== WORK TO COMPLETE ==
Your task is to transcribe, without alteration, the lines from the top of the material below through the line bearing "const LONG_RAIL_RECESS = 1;", inclusive.

== DATA ==
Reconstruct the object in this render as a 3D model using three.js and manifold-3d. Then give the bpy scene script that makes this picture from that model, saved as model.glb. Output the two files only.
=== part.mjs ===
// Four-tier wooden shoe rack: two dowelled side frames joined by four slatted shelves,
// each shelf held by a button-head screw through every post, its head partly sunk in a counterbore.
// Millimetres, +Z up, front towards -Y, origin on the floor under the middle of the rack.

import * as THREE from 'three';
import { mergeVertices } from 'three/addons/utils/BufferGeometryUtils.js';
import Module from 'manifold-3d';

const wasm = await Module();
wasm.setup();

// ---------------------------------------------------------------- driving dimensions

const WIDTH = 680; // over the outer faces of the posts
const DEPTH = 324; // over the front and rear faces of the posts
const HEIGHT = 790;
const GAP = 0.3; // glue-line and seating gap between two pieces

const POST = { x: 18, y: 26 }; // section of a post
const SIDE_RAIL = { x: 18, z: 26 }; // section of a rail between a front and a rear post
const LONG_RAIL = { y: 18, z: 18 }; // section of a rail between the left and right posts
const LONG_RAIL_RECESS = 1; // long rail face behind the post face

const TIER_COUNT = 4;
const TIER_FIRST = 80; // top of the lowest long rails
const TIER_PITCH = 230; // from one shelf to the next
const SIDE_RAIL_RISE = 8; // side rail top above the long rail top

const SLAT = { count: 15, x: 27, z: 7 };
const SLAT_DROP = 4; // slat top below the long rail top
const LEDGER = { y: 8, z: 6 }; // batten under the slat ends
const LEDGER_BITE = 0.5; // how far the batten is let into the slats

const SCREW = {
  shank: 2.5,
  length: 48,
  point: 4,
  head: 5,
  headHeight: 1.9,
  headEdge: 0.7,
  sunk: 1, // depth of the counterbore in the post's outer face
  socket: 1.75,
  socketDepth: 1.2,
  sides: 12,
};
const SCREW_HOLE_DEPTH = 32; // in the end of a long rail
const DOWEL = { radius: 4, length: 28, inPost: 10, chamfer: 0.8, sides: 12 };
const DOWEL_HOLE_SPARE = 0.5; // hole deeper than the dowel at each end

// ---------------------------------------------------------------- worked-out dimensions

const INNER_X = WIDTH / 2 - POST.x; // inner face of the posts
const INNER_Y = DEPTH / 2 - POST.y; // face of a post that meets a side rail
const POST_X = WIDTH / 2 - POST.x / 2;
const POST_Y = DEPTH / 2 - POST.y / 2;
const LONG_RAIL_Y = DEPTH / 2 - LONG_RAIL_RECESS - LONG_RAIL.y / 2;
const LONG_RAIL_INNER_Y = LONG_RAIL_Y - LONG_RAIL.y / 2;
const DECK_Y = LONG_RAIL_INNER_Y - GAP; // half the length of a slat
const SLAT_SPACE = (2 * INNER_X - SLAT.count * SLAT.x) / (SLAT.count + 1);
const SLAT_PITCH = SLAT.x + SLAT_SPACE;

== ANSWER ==
Reconstruct the object in this render as a 3D model using three.js and manifold-3d. Then give the bpy scene script that makes this picture from that model, saved as model.glb. Output the two files only.
=== part.mjs ===
// Four-tier wooden shoe rack: two dowelled side frames joined by four slatted shelves,
// each shelf held by a button-head screw through every post, its head partly sunk in a counterbore.
// Millimetres, +Z up, front towards -Y, origin on the floor under the middle of the rack.

import * as THREE from 'three';
import { mergeVertices } from 'three/addons/utils/BufferGeometryUtils.js';
import Module from 'manifold-3d';

const wasm = await Module();
wasm.setup();

// ---------------------------------------------------------------- driving dimensions

const WIDTH = 680; // over the outer faces of the posts
const DEPTH = 324; // over the front and rear faces of the posts
const HEIGHT = 790;
const GAP = 0.3; // glue-line and seating gap between two pieces

const POST = { x: 18, y: 26 }; // section of a post
const SIDE_RAIL = { x: 18, z: 26 }; // section of a rail between a front and a rear post
const LONG_RAIL = { y: 18, z: 18 }; // section of a rail between the left and right posts
const LONG_RAIL_RECESS = 1; // long rail face behind the post face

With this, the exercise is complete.